Meteorites are small rock fragments from space that have entered and survived the passage through Earth’s atmosphere, landing on the ground below.
These wonderful visitors are the result of collisions over millions of years during the birth of our planets and asteroids within the early Solar System.
As these rock fragments enter the atmosphere at high speed, they heat up due to pressure and friction.
The intense heat of the surrounding gases causes incandescence.
These bright, beautiful and often coloured rock fragments are called meteors and are what you see during annual meteor showers.
Should the meteor not completely burn up on entry, it falls and lands on Earth as a meteorite.
Meteors can produce incredible displays in the night sky at certain times of the year.
Meteorites can range widely in size; for example the 60-tonne meteorite that landed in Hoba in Namibia about 80,000 years ago to the Beddgelert meteorite, which was a much smaller at 794g.
Eyewitness accounts from Beddgelert residents at the time provide a fantastic picture of what the meteorite looked like as it plunged towards the village.
It was described as a beautiful blue flame with a bulbous body that lit up the sky, as well as people’s bedrooms!
The spectacle lasted for a few seconds before the bright light dimmed and was followed by a loud bang.
It would materialise that this loud bang was in fact the rock falling through the roof of the hotel.
The hotel’s landlady found the meteorite buried within the floor boards the morning next morning.
It was described as the size of a cricket ball and sooty black in colour.
The meteorite was recovered by two scientists from Durham University, who had read reports of the event in a local newspaper.

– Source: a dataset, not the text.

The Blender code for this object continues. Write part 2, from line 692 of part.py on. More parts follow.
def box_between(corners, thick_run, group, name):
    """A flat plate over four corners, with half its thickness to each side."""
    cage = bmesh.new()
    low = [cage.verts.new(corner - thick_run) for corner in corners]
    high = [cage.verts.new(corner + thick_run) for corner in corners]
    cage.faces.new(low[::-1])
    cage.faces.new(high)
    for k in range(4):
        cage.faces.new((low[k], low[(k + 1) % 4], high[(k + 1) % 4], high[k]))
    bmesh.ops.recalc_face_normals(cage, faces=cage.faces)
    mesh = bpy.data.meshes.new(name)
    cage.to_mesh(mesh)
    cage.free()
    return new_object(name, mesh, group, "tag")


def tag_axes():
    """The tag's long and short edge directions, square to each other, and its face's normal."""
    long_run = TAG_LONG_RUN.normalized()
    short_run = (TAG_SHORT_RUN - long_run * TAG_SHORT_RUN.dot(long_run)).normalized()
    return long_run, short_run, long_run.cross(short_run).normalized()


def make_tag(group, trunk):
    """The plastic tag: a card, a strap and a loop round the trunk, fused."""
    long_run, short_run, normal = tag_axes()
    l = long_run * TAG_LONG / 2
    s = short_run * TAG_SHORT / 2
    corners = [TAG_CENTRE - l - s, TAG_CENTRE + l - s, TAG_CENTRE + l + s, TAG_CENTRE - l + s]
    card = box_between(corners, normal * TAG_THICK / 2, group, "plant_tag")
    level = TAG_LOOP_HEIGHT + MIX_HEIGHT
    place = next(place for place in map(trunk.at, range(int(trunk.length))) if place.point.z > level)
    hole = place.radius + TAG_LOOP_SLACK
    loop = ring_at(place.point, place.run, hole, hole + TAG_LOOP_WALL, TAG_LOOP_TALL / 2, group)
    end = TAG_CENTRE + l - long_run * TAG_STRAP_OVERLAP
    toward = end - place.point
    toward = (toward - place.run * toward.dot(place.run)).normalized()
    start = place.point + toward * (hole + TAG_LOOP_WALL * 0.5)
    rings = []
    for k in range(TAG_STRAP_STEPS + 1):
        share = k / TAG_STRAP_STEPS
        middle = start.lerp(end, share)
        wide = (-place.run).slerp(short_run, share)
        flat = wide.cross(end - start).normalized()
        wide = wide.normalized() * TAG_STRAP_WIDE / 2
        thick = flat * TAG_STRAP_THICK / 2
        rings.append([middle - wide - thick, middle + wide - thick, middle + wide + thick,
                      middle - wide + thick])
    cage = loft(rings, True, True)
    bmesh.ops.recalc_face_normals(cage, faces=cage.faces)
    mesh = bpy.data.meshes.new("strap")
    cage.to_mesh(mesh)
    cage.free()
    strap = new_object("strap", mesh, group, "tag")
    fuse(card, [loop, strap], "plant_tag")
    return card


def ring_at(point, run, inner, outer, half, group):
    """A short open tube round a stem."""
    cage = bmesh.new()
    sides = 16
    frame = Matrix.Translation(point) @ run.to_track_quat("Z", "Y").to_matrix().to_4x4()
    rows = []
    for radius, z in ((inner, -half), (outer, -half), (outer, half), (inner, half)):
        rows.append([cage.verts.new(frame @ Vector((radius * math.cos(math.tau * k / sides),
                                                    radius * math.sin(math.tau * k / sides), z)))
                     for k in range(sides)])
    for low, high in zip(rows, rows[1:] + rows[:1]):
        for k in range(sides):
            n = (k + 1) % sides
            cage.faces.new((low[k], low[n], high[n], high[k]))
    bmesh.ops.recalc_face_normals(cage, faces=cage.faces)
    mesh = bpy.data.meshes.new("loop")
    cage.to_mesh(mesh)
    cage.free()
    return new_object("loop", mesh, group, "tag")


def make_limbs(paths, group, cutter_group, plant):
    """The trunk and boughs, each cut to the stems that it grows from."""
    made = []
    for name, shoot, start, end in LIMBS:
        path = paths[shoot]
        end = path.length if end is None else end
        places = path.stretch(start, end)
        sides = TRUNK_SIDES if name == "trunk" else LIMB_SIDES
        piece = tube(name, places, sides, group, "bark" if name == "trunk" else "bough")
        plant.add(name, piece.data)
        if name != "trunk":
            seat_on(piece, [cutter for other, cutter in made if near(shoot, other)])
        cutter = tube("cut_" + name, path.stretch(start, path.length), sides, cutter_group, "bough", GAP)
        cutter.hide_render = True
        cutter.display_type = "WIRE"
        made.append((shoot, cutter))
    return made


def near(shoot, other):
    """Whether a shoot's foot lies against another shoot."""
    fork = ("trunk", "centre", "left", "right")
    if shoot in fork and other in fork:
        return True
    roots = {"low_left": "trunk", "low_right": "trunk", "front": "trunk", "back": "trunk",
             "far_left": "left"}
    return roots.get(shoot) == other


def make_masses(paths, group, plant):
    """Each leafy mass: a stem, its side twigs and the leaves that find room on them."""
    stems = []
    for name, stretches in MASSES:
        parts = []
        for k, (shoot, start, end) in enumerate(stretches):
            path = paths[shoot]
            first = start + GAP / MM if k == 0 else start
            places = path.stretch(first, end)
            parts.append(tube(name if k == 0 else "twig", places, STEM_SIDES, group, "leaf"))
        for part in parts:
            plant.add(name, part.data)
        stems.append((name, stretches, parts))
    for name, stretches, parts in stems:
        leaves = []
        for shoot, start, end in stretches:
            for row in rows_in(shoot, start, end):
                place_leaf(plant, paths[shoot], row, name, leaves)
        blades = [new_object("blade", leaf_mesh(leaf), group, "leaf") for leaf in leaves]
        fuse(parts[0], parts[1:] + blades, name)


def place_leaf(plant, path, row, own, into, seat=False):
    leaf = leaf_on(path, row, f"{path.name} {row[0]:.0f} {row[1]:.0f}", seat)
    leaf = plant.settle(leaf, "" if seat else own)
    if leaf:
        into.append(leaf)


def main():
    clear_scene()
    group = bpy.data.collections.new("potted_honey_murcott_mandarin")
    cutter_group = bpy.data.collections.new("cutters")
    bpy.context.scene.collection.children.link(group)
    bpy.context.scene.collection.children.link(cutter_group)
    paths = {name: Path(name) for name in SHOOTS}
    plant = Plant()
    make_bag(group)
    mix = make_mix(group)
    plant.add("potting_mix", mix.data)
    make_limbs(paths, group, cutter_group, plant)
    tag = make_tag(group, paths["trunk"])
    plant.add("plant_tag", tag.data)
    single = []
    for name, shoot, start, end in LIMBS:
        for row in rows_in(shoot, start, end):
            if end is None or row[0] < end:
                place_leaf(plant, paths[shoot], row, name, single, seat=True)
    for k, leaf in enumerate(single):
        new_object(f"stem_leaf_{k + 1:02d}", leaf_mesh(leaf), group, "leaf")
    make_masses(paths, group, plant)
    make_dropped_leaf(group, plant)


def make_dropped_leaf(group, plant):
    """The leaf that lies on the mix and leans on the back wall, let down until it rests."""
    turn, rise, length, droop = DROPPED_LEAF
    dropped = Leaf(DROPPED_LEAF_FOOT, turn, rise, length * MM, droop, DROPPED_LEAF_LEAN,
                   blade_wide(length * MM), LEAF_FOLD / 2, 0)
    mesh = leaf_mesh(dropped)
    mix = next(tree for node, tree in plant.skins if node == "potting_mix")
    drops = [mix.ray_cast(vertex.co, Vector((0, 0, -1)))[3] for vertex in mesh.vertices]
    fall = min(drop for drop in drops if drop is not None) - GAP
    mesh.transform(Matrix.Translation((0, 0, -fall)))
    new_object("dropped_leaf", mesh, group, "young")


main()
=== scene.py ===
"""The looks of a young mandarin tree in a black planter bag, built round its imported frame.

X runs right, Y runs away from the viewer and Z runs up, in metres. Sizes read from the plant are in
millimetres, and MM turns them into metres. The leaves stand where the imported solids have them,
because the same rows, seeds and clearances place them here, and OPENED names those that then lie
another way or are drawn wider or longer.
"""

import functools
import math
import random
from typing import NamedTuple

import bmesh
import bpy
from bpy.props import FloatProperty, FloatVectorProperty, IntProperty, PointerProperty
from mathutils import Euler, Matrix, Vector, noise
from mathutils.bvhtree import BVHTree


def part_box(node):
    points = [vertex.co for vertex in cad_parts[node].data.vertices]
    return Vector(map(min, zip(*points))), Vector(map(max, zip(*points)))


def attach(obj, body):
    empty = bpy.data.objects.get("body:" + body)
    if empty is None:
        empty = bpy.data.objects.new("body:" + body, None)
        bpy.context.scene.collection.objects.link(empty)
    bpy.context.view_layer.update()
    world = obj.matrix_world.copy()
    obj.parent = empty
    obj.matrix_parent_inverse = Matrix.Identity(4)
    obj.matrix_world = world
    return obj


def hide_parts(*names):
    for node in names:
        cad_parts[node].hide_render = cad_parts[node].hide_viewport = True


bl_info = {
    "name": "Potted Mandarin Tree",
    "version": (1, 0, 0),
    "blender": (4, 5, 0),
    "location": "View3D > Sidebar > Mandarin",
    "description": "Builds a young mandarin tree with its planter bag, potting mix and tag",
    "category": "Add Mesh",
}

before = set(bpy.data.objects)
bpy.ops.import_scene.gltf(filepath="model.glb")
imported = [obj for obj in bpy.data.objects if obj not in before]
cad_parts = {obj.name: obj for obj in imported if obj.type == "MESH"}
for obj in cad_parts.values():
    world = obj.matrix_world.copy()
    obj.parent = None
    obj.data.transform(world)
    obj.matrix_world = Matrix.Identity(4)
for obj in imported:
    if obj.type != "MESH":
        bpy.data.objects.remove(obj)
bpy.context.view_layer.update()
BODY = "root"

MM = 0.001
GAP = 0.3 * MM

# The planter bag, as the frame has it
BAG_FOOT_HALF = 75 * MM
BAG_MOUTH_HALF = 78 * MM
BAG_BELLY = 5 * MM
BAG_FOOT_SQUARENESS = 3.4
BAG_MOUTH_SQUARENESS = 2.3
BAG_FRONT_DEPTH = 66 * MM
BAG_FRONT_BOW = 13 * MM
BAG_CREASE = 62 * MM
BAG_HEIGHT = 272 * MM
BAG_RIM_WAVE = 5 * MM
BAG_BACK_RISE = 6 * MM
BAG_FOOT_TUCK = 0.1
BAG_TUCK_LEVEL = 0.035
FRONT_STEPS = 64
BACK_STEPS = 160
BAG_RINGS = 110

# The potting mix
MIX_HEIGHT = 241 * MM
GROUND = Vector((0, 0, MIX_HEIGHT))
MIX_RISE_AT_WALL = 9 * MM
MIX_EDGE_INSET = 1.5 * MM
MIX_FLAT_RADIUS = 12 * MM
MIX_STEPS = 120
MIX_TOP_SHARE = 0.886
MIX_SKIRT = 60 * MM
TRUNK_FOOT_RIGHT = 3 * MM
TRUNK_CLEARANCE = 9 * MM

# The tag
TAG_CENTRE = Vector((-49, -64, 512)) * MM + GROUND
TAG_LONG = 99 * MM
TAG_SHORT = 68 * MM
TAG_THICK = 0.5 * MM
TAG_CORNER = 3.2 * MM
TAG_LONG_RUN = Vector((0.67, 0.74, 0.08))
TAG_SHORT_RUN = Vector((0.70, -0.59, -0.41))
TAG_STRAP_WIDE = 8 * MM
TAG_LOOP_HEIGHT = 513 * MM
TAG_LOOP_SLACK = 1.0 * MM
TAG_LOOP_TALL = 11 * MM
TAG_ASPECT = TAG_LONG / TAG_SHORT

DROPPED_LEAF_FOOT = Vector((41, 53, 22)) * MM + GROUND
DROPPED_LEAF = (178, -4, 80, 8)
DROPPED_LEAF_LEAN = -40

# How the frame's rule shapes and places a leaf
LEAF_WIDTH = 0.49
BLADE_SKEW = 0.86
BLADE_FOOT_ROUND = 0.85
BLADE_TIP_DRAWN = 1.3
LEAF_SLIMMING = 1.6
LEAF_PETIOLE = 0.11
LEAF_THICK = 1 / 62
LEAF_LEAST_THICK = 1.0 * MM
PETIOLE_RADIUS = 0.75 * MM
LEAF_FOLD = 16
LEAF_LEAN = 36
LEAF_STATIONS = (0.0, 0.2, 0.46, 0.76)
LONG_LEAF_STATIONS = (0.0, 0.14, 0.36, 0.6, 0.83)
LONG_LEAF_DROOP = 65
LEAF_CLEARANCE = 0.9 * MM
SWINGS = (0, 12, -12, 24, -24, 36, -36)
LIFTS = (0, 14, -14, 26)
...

They hurried to Beddgelert to collect the sample and undertake analysis on the find as soon as possible.
Analysis showed that the meteorite was a chondrite.
“Chondrites are stone meteorites, generally from the outer part of the asteroid from whence they came,” says Nick Howes, Director of Aerolite Meteorites in Europe.
“They get their name from the chondrules, which are small, colourful, grain-like spheres that occur in many (around 80 per cent or more) of all stone meteorites.
“Chondrites are the most abundant type of meteorite and it’s one way meteorites can be identified, as chondrules are typically not found in any Earth rocks.’
When the meteorite was collected, it was divided into two pieces.
One piece was kept for Durham University and the other was sent to the Natural History Museum in London.
A small slice was given to the National Museum of Wales in Cardiff, where it is currently on display.
A small slice of the Beddgelert meteorite is on display at the National Museum of Wales in Cardiff, along with a model of the smaller Pontllyfni meteorite.
In this image the scale bar is in millimetres and the specimen number is NMW 50.514.GR.1.
Copyright: The National Museum of Wales
Dr Jana Horak, Head of Mineralogy and Petrology at the museum, explains how the piece came to the department and the analysis that has been undertaken.
“The small piece we have (16g) was donated to us jointly by the Natural History Museum and University of Durham. This was a joint donation, as K. F. Chackett, who dated the meteorites, was based at Durham.
“The meteorite has been used to determine its Cosmic Ray Exposure age and to classify the meteorite as an H5 chondrite.
“Chondrite meteorites tell us about the early evolution of our Solar System and are undifferentiated material from which planetary bodies such as our own were formed.”
The meteorite is only one of 20 meteorite falls to be recorded in the UK and only one of two to be well-documented in Wales.
The other not-so-well-known meteorite fall was in Pontllyfni in Gwynedd in 1931, which was also miraculously found.
Much smaller than the Beddgelert meteorite at only 146g, it was cut in half and divided into samples that were used for analysing.
One half currently resides at the Natural History Museum in London.
So why are meteorite fall recordings so rare in the UK?
“We have, historically, compared to regions like North Africa and Australia’s outback, a very wet and muddy landscape and our climate here on our little island can bury most meteorites quite quickly in vegetation and soil and also erode those meteorites with a high iron content into rust,” says Nick Howes.
“Typically meteorites will be covered in a black fusion crust when freshly fallen, caused by their high speed entry in to the atmosphere and subsequent ablation (the loss of mass from the surface of the meteoroid by vaporisation).
“Deserts in Africa, Australia, through to the frozen desert-like conditions in Antarctica, enable objects not only to stand out, but can also survive in those dry conditions for millennia.”
It is the 70th anniversary of the fall of the meteorite in 2019 and while this is an exciting moment in meteoritic history, it feels that it has somewhat been forgotten.
It was such a rare and unique find, I feel the occasion should be celebrated.
This is the intention of the National Museum Wales over the years to come.
Might you be lucky enough to one day watch a meteorite fall, pick it up and hold a piece of rock from outer space in your hand?